STATED EXERCISE:
Quote all of the data below exactly, please.

***

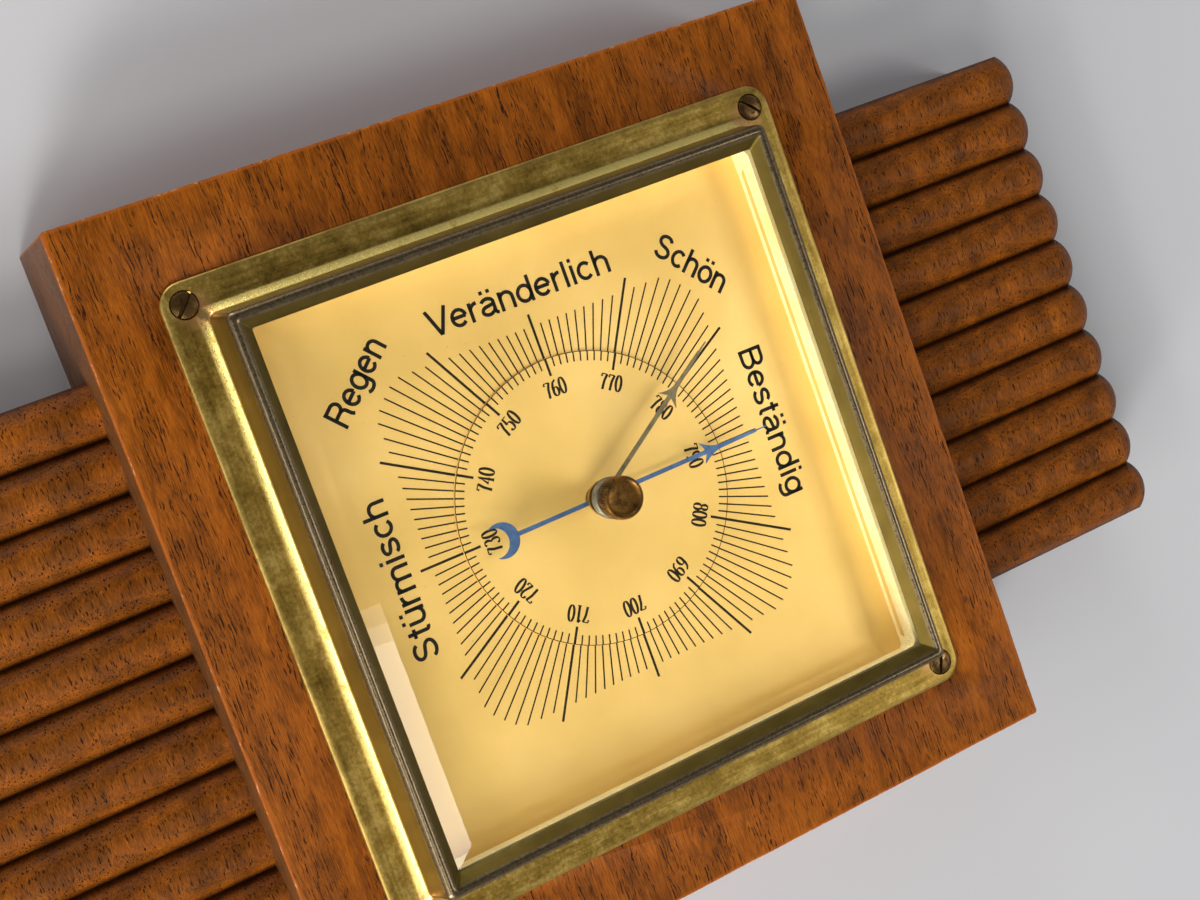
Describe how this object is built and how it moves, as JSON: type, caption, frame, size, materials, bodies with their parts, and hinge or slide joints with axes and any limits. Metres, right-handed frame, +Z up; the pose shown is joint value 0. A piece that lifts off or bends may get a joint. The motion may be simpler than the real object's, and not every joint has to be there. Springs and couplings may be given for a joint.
{
  "type": "wall barometer",
  "caption": "Wall barometer: square brass-framed dial under bevelled glass on a square oak case with a reeded oak wing on each side.",
  "frame": {"origin": "on the axis of the hands, in the plane of the back that lies against the wall", "axes": "+X to the right seen from the front, +Y into the wall, +Z up"},
  "size_m": [0.268, 0.0504, 0.16],
  "materials": {
    "oak": "waxed oak, darkened, worn pale on its edges",
    "inner_wood": "plain stained wood",
    "bezel_brass": "pressed brass, browned with age",
    "plain_brass": "plain brass",
    "glass": "polished bevelled glass",
    "gilt": "polished gilt sheet",
    "dial_gold": "satin gold lacquer with dark print",
    "collar_metal": "dull grey metal",
    "knob_brass": "knurled brass, browned with age",
    "hand_brass": "tarnished brass",
    "blued_steel": "blued steel",
    "movement_brass": "lacquered brass",
    "steel": "plain steel"
  },
  "bodies": {
    "case": {"case_body": "oak", "left_wing": "oak", "right_wing": "oak", "wing_dowels": "inner_wood", "back_cover": "inner_wood", "cover_screws": "plain_brass", "hanger_plate": "plain_brass", "hanger_screws": "plain_brass", "bezel": "bezel_brass", "bezel_screws": "bezel_brass", "glass": "glass", "glass_slip": "gilt", "dial_plate": "dial_gold", "scale_disc": "dial_gold", "dial_feet": "plain_brass", "foot_screws": "steel", "set_bush": "collar_metal", "bush_nut": "plain_brass", "hairspring": "blued_steel", "hairspring_stud": "movement_brass", "arbor_plate": "movement_brass", "plate_pillars": "movement_brass", "plate_screws": "steel", "front_cock": "movement_brass", "cock_pillars": "movement_brass", "cock_screws": "steel", "base_plate": "movement_brass", "capsule": "movement_brass", "capsule_nut": "steel", "spring_bridge": "movement_brass", "bridge_screws": "steel", "spring_clamp": "movement_brass", "clamp_screws": "steel", "rocker_brackets": "movement_brass", "bracket_screws": "steel", "chain": "steel"},
    "pointer_arbor": {"arbor": "steel", "pointer": "blued_steel", "pointer_bush": "movement_brass", "chain_drum": "movement_brass", "hairspring_collet": "movement_brass"},
    "set_spindle": {"set_knob": "knob_brass", "set_hand": "hand_brass"},
    "lever": {"main_spring": "blued_steel", "capsule_post": "movement_brass", "post_nut": "steel", "main_lever": "movement_brass", "lever_screws": "steel", "connecting_link": "steel"},
    "rocker": {"rocking_shaft": "steel", "link_arm": "movement_brass", "chain_arm": "movement_brass"},
    "adjuster": {"adjusting_screw": "steel"}
  },
  "joints": [
    {"name": "pointer_turn", "type": "hinge", "parent": "case", "child": "pointer_arbor", "pos_m": [0, -0.03, 0], "axis": [0, 1, 0], "range_deg": [-300, 30]},
    {"name": "rocker_turn", "type": "hinge", "parent": "case", "child": "rocker", "pos_m": [0, -0.0141, 0.0255], "axis": [-1, 0, 0], "range_deg": [-15, 1.5], "deforming": ["chain"]},
    {"name": "lever_tilt", "type": "hinge", "parent": "case", "child": "lever", "pos_m": [0, -0.0218, -0.024], "axis": [-1, 0, 0], "range_deg": [-1.25, 0.12]},
    {"name": "set_turn", "type": "hinge", "parent": "case", "child": "set_spindle", "pos_m": [0, -0.044, 0], "axis": [0, 1, 0], "continuous": true},
    {"name": "adjuster_turn", "type": "hinge", "parent": "case", "child": "adjuster", "pos_m": [0, -0.006, -0.035], "axis": [0, 1, 0], "range_deg": [-180, 180]}
  ],
  "couplings": [
    {"joint": "rocker_turn", "follows": "pointer_turn", "ratio": 0.05},
    {"joint": "lever_tilt", "follows": "pointer_turn", "ratio": 0.0041667}
  ]
}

***

CORRECT OUTPUT:
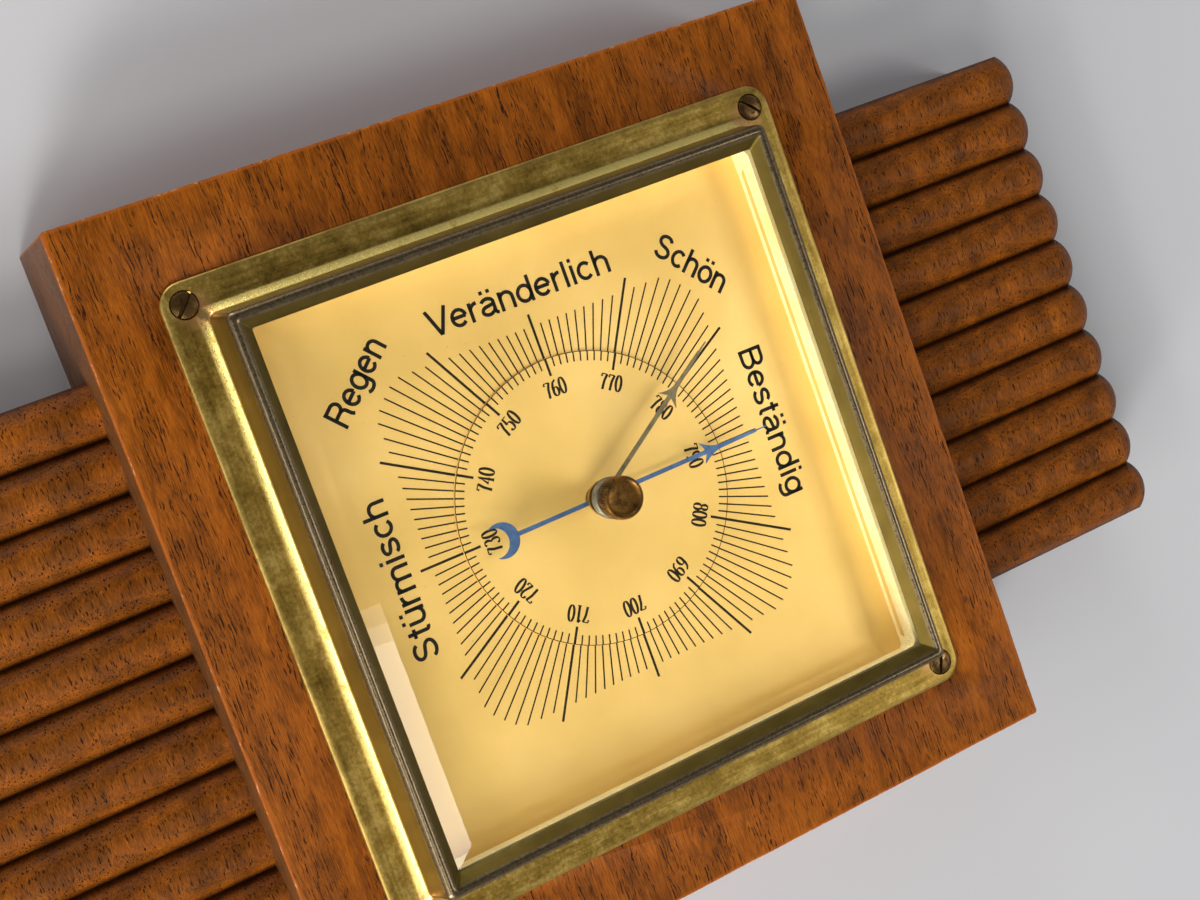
Describe how this object is built and how it moves, as JSON: type, caption, frame, size, materials, bodies with their parts, and hinge or slide joints with axes and any limits. Metres, right-handed frame, +Z up; the pose shown is joint value 0. A piece that lifts off or bends may get a joint. The motion may be simpler than the real object's, and not every joint has to be there. Springs and couplings may be given for a joint.
{
  "type": "wall barometer",
  "caption": "Wall barometer: square brass-framed dial under bevelled glass on a square oak case with a reeded oak wing on each side.",
  "frame": {"origin": "on the axis of the hands, in the plane of the back that lies against the wall", "axes": "+X to the right seen from the front, +Y into the wall, +Z up"},
  "size_m": [0.268, 0.0504, 0.16],
  "materials": {
    "oak": "waxed oak, darkened, worn pale on its edges",
    "inner_wood": "plain stained wood",
    "bezel_brass": "pressed brass, browned with age",
    "plain_brass": "plain brass",
    "glass": "polished bevelled glass",
    "gilt": "polished gilt sheet",
    "dial_gold": "satin gold lacquer with dark print",
    "collar_metal": "dull grey metal",
    "knob_brass": "knurled brass, browned with age",
    "hand_brass": "tarnished brass",
    "blued_steel": "blued steel",
    "movement_brass": "lacquered brass",
    "steel": "plain steel"
  },
  "bodies": {
    "case": {"case_body": "oak", "left_wing": "oak", "right_wing": "oak", "wing_dowels": "inner_wood", "back_cover": "inner_wood", "cover_screws": "plain_brass", "hanger_plate": "plain_brass", "hanger_screws": "plain_brass", "bezel": "bezel_brass", "bezel_screws": "bezel_brass", "glass": "glass", "glass_slip": "gilt", "dial_plate": "dial_gold", "scale_disc": "dial_gold", "dial_feet": "plain_brass", "foot_screws": "steel", "set_bush": "collar_metal", "bush_nut": "plain_brass", "hairspring": "blued_steel", "hairspring_stud": "movement_brass", "arbor_plate": "movement_brass", "plate_pillars": "movement_brass", "plate_screws": "steel", "front_cock": "movement_brass", "cock_pillars": "movement_brass", "cock_screws": "steel", "base_plate": "movement_brass", "capsule": "movement_brass", "capsule_nut": "steel", "spring_bridge": "movement_brass", "bridge_screws": "steel", "spring_clamp": "movement_brass", "clamp_screws": "steel", "rocker_brackets": "movement_brass", "bracket_screws": "steel", "chain": "steel"},
    "pointer_arbor": {"arbor": "steel", "pointer": "blued_steel", "pointer_bush": "movement_brass", "chain_drum": "movement_brass", "hairspring_collet": "movement_brass"},
    "set_spindle": {"set_knob": "knob_brass", "set_hand": "hand_brass"},
    "lever": {"main_spring": "blued_steel", "capsule_post": "movement_brass", "post_nut": "steel", "main_lever": "movement_brass", "lever_screws": "steel", "connecting_link": "steel"},
    "rocker": {"rocking_shaft": "steel", "link_arm": "movement_brass", "chain_arm": "movement_brass"},
    "adjuster": {"adjusting_screw": "steel"}
  },
  "joints": [
    {"name": "pointer_turn", "type": "hinge", "parent": "case", "child": "pointer_arbor", "pos_m": [0, -0.03, 0], "axis": [0, 1, 0], "range_deg": [-300, 30]},
    {"name": "rocker_turn", "type": "hinge", "parent": "case", "child": "rocker", "pos_m": [0, -0.0141, 0.0255], "axis": [-1, 0, 0], "range_deg": [-15, 1.5], "deforming": ["chain"]},
    {"name": "lever_tilt", "type": "hinge", "parent": "case", "child": "lever", "pos_m": [0, -0.0218, -0.024], "axis": [-1, 0, 0], "range_deg": [-1.25, 0.12]},
    {"name": "set_turn", "type": "hinge", "parent": "case", "child": "set_spindle", "pos_m": [0, -0.044, 0], "axis": [0, 1, 0], "continuous": true},
    {"name": "adjuster_turn", "type": "hinge", "parent": "case", "child": "adjuster", "pos_m": [0, -0.006, -0.035], "axis": [0, 1, 0], "range_deg": [-180, 180]}
  ],
  "couplings": [
    {"joint": "rocker_turn", "follows": "pointer_turn", "ratio": 0.05},
    {"joint": "lever_tilt", "follows": "pointer_turn", "ratio": 0.0041667}
  ]
}